Best Chengdu hotpot for foreigners: Shu Jiu Xiang (蜀九香 — chain, reliable), Huang Cheng Lao Ma (皇城老妈 — touristy with the opera show), or Da Long Yi (大龙燚 — locals' favorite, no English menu but pictures help).
Same staples plus tofu skin (千张), bamboo shoots, hand-pulled noodles, and 'shuang bian' — twin-skewered shrimp paste balls. Order beer (Tsingtao or Snow) to cool the heat; locals also pair with herbal mung-bean tea (绿豆汤).
Hotpot etiquette for foreigners
- Don't dip raw meat in the dipping sauce — cook it in the broth first, then dip.

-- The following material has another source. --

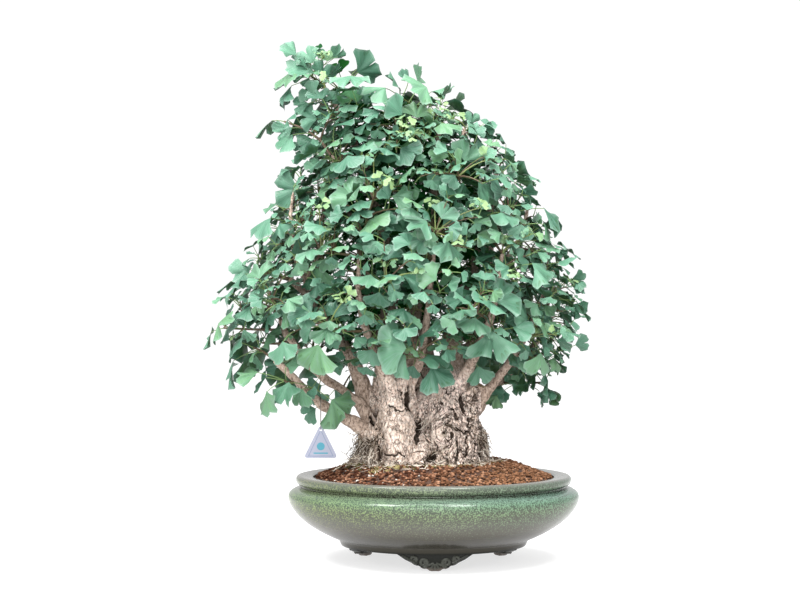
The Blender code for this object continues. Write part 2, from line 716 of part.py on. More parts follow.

- Cook duck blood (yā xuě, 鸭血) FAST — under 30 seconds. Overcooked = tough.
- Beef tripe is the 'iconic 12-second dip' — count out loud as you watch it curl, then eat.
- Vegetables and tofu skin take longer (1-2 min) — drop them in early and forget.
- Sesame oil + garlic dipping sauce is non-negotiable in both cities. The chili dry-dip (gan die) is Chongqing's signature.
- Don't drink the broth at the end. Locals don't either. The oil is solid by then.
- Order white rice or 'mian jin' (面筋, wheat gluten) to soak up the broth and slow the spice burn.
Which to pick if you only have one
If you've never had Sichuan hotpot: start in Chengdu. The yuanyang split pot, the more graduated spice, the cultural pairing with opera, and the slower-paced city all make for a softer landing.
If you're a spice obsessive looking for the real deal: go Chongqing. The nine-grid pot is iconic, the broth depth is unmatched, and the steamy alleyway hotpot vibe is something you can't fake elsewhere.
Doing both? Chengdu first (3 nights), high-speed rail to Chongqing (1.5 hours), 2 nights, then return. The 'hotpot pilgrimage' is a recognized Sichuan food-tour itinerary.
Beyond the spicy version: regional twists
- Beijing 'mutton hotpot' (羊肉涮锅) — completely different. Copper pot, clear broth, dipped in sesame sauce. North China style.
- Yunnan 'wild mushroom hotpot' (野菌火锅) — clear broth showcasing 30+ types of forest mushrooms. Found in Kunming.
- Cantonese 'da bin lou' (打邊爐) — Hong Kong / Guangzhou style. Lighter broth, seafood-heavy. Sometimes with chicken or beef bone base.
- Hong Kong cha chaan teng 'satay hotpot' (沙嗲火锅) — peanut-curry broth, found in HK street stalls.